Even so, Barbadoro did welcome an Amicus filing in the case, which Pennsylvania may be in the process of filing this week.
PA was looking for a lead turn in the DOJ Wire Act suit, but instead ended up with a supporting role https://t.co/ym8zdhSMfK
— PlayPennsylvania (@PlayPANews) March 11, 2019
Nothing Yet from Nevada
There is no online lottery in Nevada, and online poker is its only form of internet gambling. However, it was the first state to launch online poker and has a vested interest in seeing the games continue, especially on the interstate level.
But Nevada has decided to watch what happens.
CDC Gaming Reports spoke to a representative of the Nevada Gaming Control Board, who said that the situation is being monitored. “The board and the Attorney General’s office have been in consistent communication with other interested parties, including states and licensees.”

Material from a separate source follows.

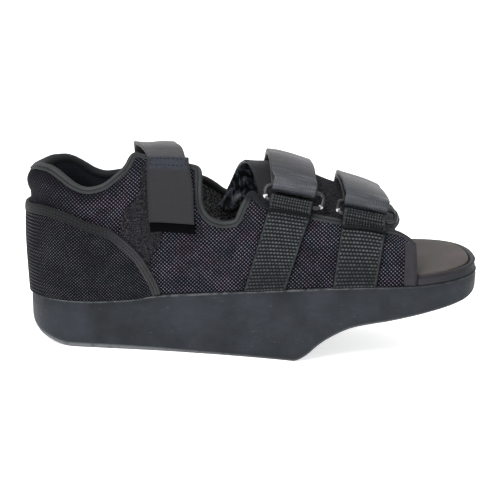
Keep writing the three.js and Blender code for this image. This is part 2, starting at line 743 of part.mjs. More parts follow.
// Instep flap: a bridge tucked inside both quarters, with a rolled front edge
function makeFlap() {
  const columns = [...FLAP_COLUMNS.map((share) => -share).reverse(), 0, ...FLAP_COLUMNS];
  const grids = [1, -1].map((face) => FLAP_ROWS.map((share) => columns.map((column) => {
    const side = column < 0 ? NEAR : FAR;
    const spread = Math.abs(column);
    const sweep = side === FAR ? FLAP_FAR_SWEEP : FLAP_NEAR_SWEEP;
    const back = FLAP_BACK - sweep * spread ** FLAP_SWEEP_POWER;
    const front = FLAP_FRONT - FLAP_FRONT_SWEEP * spread ** 2;
    const x = lerp(back, front, share) * SOLE_LENGTH;
    const edge = side === NEAR ? nearEdge(x) : farEdge(x);
    const full = girthAtHeight(x, side, Math.max(edge - FLAP_TUCK, FLAP_LEAST_RISE * edge));
    const rollShare = clamp01((share - FLAP_ROLL_START) / (1 - FLAP_ROLL_START));
    const fade = clamp01((FLAP_ROLL_END - spread) / (FLAP_ROLL_END - FLAP_ROLL_FULL));
    const roll = FLAP_ROLL * Math.sin(Math.PI * rollShare) * fade;
    const middle = -WALL - 2 * CLEARANCE - FLAP_THICKNESS / 2;
    return instepPoint(x, spread * full, middle + face * (FLAP_THICKNESS / 2 + roll));
  })));
  return slab(grids[0], grids[1]);
}

// Place and directions of a ring: along its bars, across towards the crest, and out
function ringFrame(fastening) {
  const x = fastening.ringX * SOLE_LENGTH;
  const girth = girthAtHeight(x, NEAR, fastening.ringRise * CREST_RISE);
  const wrap = RING_WIRE / 2 + RING_PLAY + STRAP_THICKNESS / 2;
  const lift = STRAP_SEAT + STRAP_THICKNESS / 2 + wrap;
  const centre = instepPoint(x, girth, lift);
  const ahead = instepPoint(x + RING_ALONG_SAMPLE, girth, lift);
  const along = ahead.sub(instepPoint(x - RING_ALONG_SAMPLE, girth, lift)).normalize();
  const above = instepPoint(x, girth + RING_ACROSS_SAMPLE, lift);
  const across = above.sub(instepPoint(x, girth - RING_ACROSS_SAMPLE, lift));
  across.addScaledVector(along, -across.dot(along)).normalize();
  const out = along.clone().cross(across).normalize();
  return { x, girth, wrap, lift, centre, along, across, out };
}

function ringPoint(ring, along, across, out) {
  return ring.centre.clone()
    .addScaledVector(ring.along, along)
    .addScaledVector(ring.across, across)
    .addScaledVector(ring.out, out);
}

function makeRing(fastening) {
  const ring = ringFrame(fastening);
  const half = RING_BAR_GAP / 2;
  const straight = RING_LENGTH / 2 - half;
  const path = [];
  [1, -1].forEach((end) => {
    for (let i = 0; i <= RING_TURN_STEPS; i += 1) {
      const turn = -Math.PI / 2 + (Math.PI * i) / RING_TURN_STEPS;
      path.push({ along: end * (straight + half * Math.cos(turn)), across: end * half * Math.sin(turn) });
    }
  });
  const points = [];
  path.forEach((at, i) => {
    const after = path[(i + 1) % path.length];
    const before = path[(i + path.length - 1) % path.length];
    const way = new THREE.Vector2(after.along - before.along, after.across - before.across).normalize();
    for (let k = 0; k < RING_SIDES; k += 1) {
      const angle = (2 * Math.PI * (k + 0.5)) / RING_SIDES;
      const outward = (RING_WIRE / 2) * Math.cos(angle);
      const up = (RING_WIRE / 2) * Math.sin(angle);
      points.push(ringPoint(ring, at.along + way.y * outward, at.across - way.x * outward, up));
    }
  });
  const faces = [];
  path.forEach((_, i) => {
    const own = i * RING_SIDES;
    const next = ((i + 1) % path.length) * RING_SIDES;
    for (let k = 0; k < RING_SIDES; k += 1) {
      const beside = (k + 1) % RING_SIDES;
      faces.push([own + k, next + k, next + beside, own + beside]);
    }
  });
  return body(points, faces);
}

// Columns of a band, as shares of its width
const BAND_COLUMNS = [-0.5, -0.17, 0.17, 0.5];

// Middle points across a band from a list of rows, each a function of the place across
function band(rows, width, thickness) {
  const across = BAND_COLUMNS.map((share) => share * width);
  return layer(rows.map((row) => across.map(row)), thickness);
}

// Rows that turn round a ring's bar, from under it to over it
function wrapRows(ring, bar) {
  const rows = [];
  for (let i = 0; i <= WRAP_STEPS; i += 1) {
    const turn = -Math.PI / 2 + (Math.PI * i) / WRAP_STEPS;
    const across = bar * (RING_BAR_GAP / 2 - ring.wrap * Math.cos(turn));
    const out = ring.wrap * Math.sin(turn);
    rows.push((w) => ringPoint(ring, w, across, out));
  }
  return [...rows, (w) => ringPoint(ring, w, bar * (RING_BAR_GAP / 2 + BAR_LEAD), ring.wrap)];
}

// Where a strap comes down onto its own first layer past the bar, and its lift off that layer
const STRAP_LANDING = [
  { past: 8, lift: 1.6 },
  { past: 13, lift: 0.4 },
];

function makeStrap(fastening) {
  const ring = ringFrame(fastening);
  const under = STRAP_SEAT + STRAP_THICKNESS / 2;
  const over = under + STRAP_THICKNESS + CLEARANCE;
  const crestX = fastening.crestX * SOLE_LENGTH;
  const soleX = fastening.soleX * SOLE_LENGTH;
  const barGirth = ring.girth + RING_BAR_GAP / 2;
  const centreAt = (girth) => {
    if (girth < 0) return lerp(crestX, ring.x, clamp01(girth / barGirth));
    return lerp(crestX, soleX, clamp01(girth / fullGirth(soleX, FAR)));
  };
  const onSkin = (girth, offset) => (w) => instepPoint(centreAt(girth) + w, girth, offset);
  const farEnd = fullGirth(soleX, FAR) - STRAP_FAR_FOOT;
  const farShares = evenShares(STRAP_FAR_STEPS).reverse();
  const nearShares = evenShares(STRAP_NEAR_STEPS).slice(1, -1);
  const returnShares = evenShares(STRAP_RETURN_STEPS);
  const rows = [
    ...farShares.map((share) => onSkin(farEnd * share, under)),
    ...nearShares.map((share) => onSkin(barGirth * share, under)),
    ...wrapRows(ring, 1),
    ...STRAP_LANDING.map((row) => onSkin(barGirth + row.past, over + row.lift)),
    ...returnShares.map((share) => onSkin(lerp(barGirth + STRAP_DOUBLED, STRAP_FREE_END, share), over)),
  ];
  return band(rows, STRAP_WIDTH, STRAP_THICKNESS);
}

// The webbing's end, sewn down over its first layer: shares of SEWN_DOWN and its lift off that layer
const WEBBING_RETURN = [
  { part: 0.4, lift: 0.8 },
  { part: 0.6, lift: 0 },
  { part: 0.8, lift: 0 },
  { part: 1, lift: 0 },
];

function makeWebbing(fastening) {
  const ring = ringFrame(fastening);
  const under = STRAP_SEAT + WEBBING_THICKNESS / 2;
  const over = under + WEBBING_THICKNESS + CLEARANCE;
  const barGirth = ring.girth - RING_BAR_GAP / 2;
  const soleX = fastening.soleX * SOLE_LENGTH;
  const onSkin = (share, offset) => (w) => {
    const centre = lerp(soleX, ring.x, share);
    const foot = -fullGirth(centre + w, NEAR) + 2 * CLEARANCE;
    return instepPoint(centre + w, lerp(foot, barGirth, share), offset);
  };
  const length = fullGirth(soleX, NEAR) + barGirth;
  const rows = [
    ...evenShares(WEBBING_STEPS).slice(0, -1).map((share) => onSkin(share, under)),
    ...wrapRows(ring, -1),
    ...WEBBING_RETURN.map((row) => onSkin(1 - (row.part * SEWN_DOWN) / length, over + row.lift)),
  ];
  return band(rows, WEBBING_WIDTH, WEBBING_THICKNESS);
}

// Ankle strap: from the far quarter over the ankle opening and down the near tab
function ankleCentre(girth, nearGirth, tabGirth, farGirth) {
  if (girth > 0) return lerp(ANKLE_CREST_X, ANKLE_FAR_X, clamp01(girth / farGirth)) * SOLE_LENGTH;
  if (girth > tabGirth) return lerp(ANKLE_CREST_X, ANKLE_TAB_X, girth / tabGirth) * SOLE_LENGTH;
  const share = clamp01((girth - tabGirth) / (nearGirth - tabGirth));
  return lerp(ANKLE_TAB_X, ANKLE_NEAR_X, share) * SOLE_LENGTH;
}

// Rows of the ankle strap or its hook patch, from one girth to another
function ankleRows(from, to, steps, offsetAt) {
  const nearGirth = girthAtHeight(ANKLE_NEAR_X * SOLE_LENGTH, NEAR, ANKLE_NEAR_RISE);
  const tabGirth = girthAtHeight(ANKLE_TAB_X * SOLE_LENGTH, NEAR, ANKLE_TAB_RISE);
  const farGirth = girthAtHeight(ANKLE_FAR_X * SOLE_LENGTH, FAR, ANKLE_FAR_RISE);
  return evenShares(steps).map((share) => {
    const girth = lerp(from(nearGirth), to(nearGirth, farGirth), share);
    const centre = ankleCentre(girth, nearGirth, tabGirth, farGirth);
    return (w) => instepPoint(centre + w, girth, offsetAt(girth));
  });
}

function makeAnkleStrap() {
  const bare = STRAP_SEAT + STRAP_THICKNESS / 2;
  const lift = CLEARANCE + PATCH_THICKNESS + HOOK_THICKNESS;
  const offset = (girth) => bare + lift * clamp01((-girth - ANKLE_FREE) / ANKLE_FREE);
  const rows = ankleRows((near) => near, (near, far) => far, ANKLE_STEPS, offset);
  return band(rows, STRAP_WIDTH, STRAP_THICKNESS);
}

function makeAnkleHook() {
  const offset = 2 * CLEARANCE + BINDING_STEP + PATCH_THICKNESS + HOOK_THICKNESS / 2;
  const from = (near) => near - HOOK_OVERHANG;
  const to = (near) => near - HOOK_OVERHANG + HOOK_LENGTH;
  const rows = ankleRows(from, to, HOOK_STEPS, () => offset).map((row) => (w) => row(w + HOOK_SHIFT));
  return band(rows, STRAP_WIDTH + HOOK_EXTRA_WIDTH, HOOK_THICKNESS);
}

const shoe = new THREE.Group();

function add(name, geometry, colour, roughness, metalness = 0) {
  const material = new THREE.MeshStandardMaterial({ color: colour, roughness, metalness });
  const mesh = new THREE.Mesh(geometry, material);
  mesh.name = name;
  shoe.add(mesh);
}

add('outsole', makeOutsole(), '#3c4044', 0.85);
add('midsole', makeMidsole(), '#4a4a4e', 0.8);
add('insole', makeInsole(), '#66625d', 0.8);
add('upper', makeUpper(), '#26242c', 0.9);
add('heel_counter', makeCounter(), '#2a2c2e', 0.9);
add('pile_patch', makePatch(), '#262628', 1);
add('instep_flap', makeFlap(), '#2c2a2c', 1);
FASTENINGS.forEach((fastening) => {
  add(`webbing_${fastening.name}`, makeWebbing(fastening), '#2b3331', 0.8);
  add(`ring_${fastening.name}`, makeRing(fastening), '#303438', 0.3, 0.6);
  add(`strap_${fastening.name}`, makeStrap(fastening), '#55555c', 0.6);
});
add('ankle_strap', makeAnkleStrap(), '#505056', 0.6);
add('ankle_hook', makeAnkleHook(), '#101012', 0.9);

// The origin is the centre of the bottom of the shoe's box
const extent = new THREE.Box3().setFromObject(shoe, true);
const middle = extent.getCenter(new THREE.Vector3());
shoe.position.set(-middle.x, -middle.y, -extent.min.z);

const part = new THREE.Group();
part.add(shoe);

export default part;
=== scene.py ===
"""Looks of a post operative shoe: a left one with an open toe and a forefoot relief wedge.

Lengths are millimetres in the shoe's own axes: X from heel to toe, Y to the outer (far) side and
Z up. They become the frame's metres only where a mesh is made. The near side is the inner side,
with the rings and webbing. The surface of the last is the same one that the solids were made from.

A way is a length round the outline from the back of the heel, and a girth is a length from the
crest down a cross section. Both are negative on the near side. A height is over the sole's top line.
"""

import math

import bmesh
import bpy
import numpy as np
from mathutils import Matrix, Vector


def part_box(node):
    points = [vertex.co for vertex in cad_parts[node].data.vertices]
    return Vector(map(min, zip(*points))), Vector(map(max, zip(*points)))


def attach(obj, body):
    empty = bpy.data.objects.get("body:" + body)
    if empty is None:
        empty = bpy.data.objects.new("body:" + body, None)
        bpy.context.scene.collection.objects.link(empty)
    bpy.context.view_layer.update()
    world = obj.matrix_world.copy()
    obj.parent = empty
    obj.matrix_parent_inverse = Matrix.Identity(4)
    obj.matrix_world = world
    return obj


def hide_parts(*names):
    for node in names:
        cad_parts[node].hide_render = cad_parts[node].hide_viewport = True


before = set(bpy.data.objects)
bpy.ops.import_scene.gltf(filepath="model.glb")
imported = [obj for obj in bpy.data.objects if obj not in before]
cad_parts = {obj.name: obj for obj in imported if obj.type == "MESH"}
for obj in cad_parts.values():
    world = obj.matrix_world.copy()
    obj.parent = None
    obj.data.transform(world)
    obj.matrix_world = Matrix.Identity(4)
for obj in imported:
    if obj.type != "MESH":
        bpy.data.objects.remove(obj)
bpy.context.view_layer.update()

NEAR, FAR = -1, 1
SIDES = {NEAR: "near", FAR: "far"}
MM = 0.001
TINY = 1e-9
random = np.random.default_rng(7)

# Sole and footbed
SOLE_LENGTH = 280
HEEL_WIDTH = 72
BALL_WIDTH = 110
HEEL_ROUND = 38
TOE_ROUND = 56
TOE_SHIFT = 11
HEEL_STACK = 29.5
TOE_STACK = 58.5
HEEL_BEVEL = 14
FOREFOOT_LIFT = 49.5
SOLE_DRAFT = 0.5
TOE_DRAFT = 0.1
SOLE_CORNER = 1.6
SOLE_EDGE = 1.1
SOLE_TIP = 0.1
SHOWN_TIP = 0.02
HEEL_POWER = 2.1
NEAR_TOE_POWER = 2.7
FAR_TOE_POWER = 2.3
MIDSOLE_THICKNESS = 5.4
MIDSOLE_LIP = 3.2
LIP_EDGE = 1.6
SEAM_RISE = 1.7
SEAM_DEPTH = 0.5
RECESS_DEPTH = 2.6
INSOLE_THICKNESS = 2.8
INSOLE_GROOVE = 1.0
TOE_INSET = 0.9
CLEARANCE = 0.3

# Upper
COLLAR_RISE = 83
CREST_RISE = 91
WALL = 3
SIDE_SWELL = 2.4
UPPER_INSET = 1
OPEN_ENDS = {NEAR: 240.5, FAR: 231}
BULGE_RISE = 85
BINDING_WIDTH = 4.5
BINDING_GROOVES = 2.6
COUNTER_BINDING_WIDTH = 5.6
COUNTER_GROOVES = 1.87
TOE_BAND_WIDTH = 7.6
# Where the near binding lies in the flap's shade, as shares of the length
HIDDEN_EDGE = (0.6, 0.488)
COLLAR_PAD = 2.2
COLLAR_PAD_DEPTH = 20
COLLAR_PAD_END = 0.19
COLLAR_PAD_FADE = 0.04
SHELL_STEP = 1.15
SHELL_ROWS = 58
SHELL_TUCK = 1.3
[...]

Further, a spokesperson for Nevada Attorney General Aaron Ford’s office said, “While Nevada has a great interest in the outcome of the pending litigation, our state-specific interests are distinctive from others with primary lottery interests. As we continue to evaluate this matter in consultation with the Gaming Control Board and the Governor’s office, we will do so with the unique needs and interests of Nevada in mind.”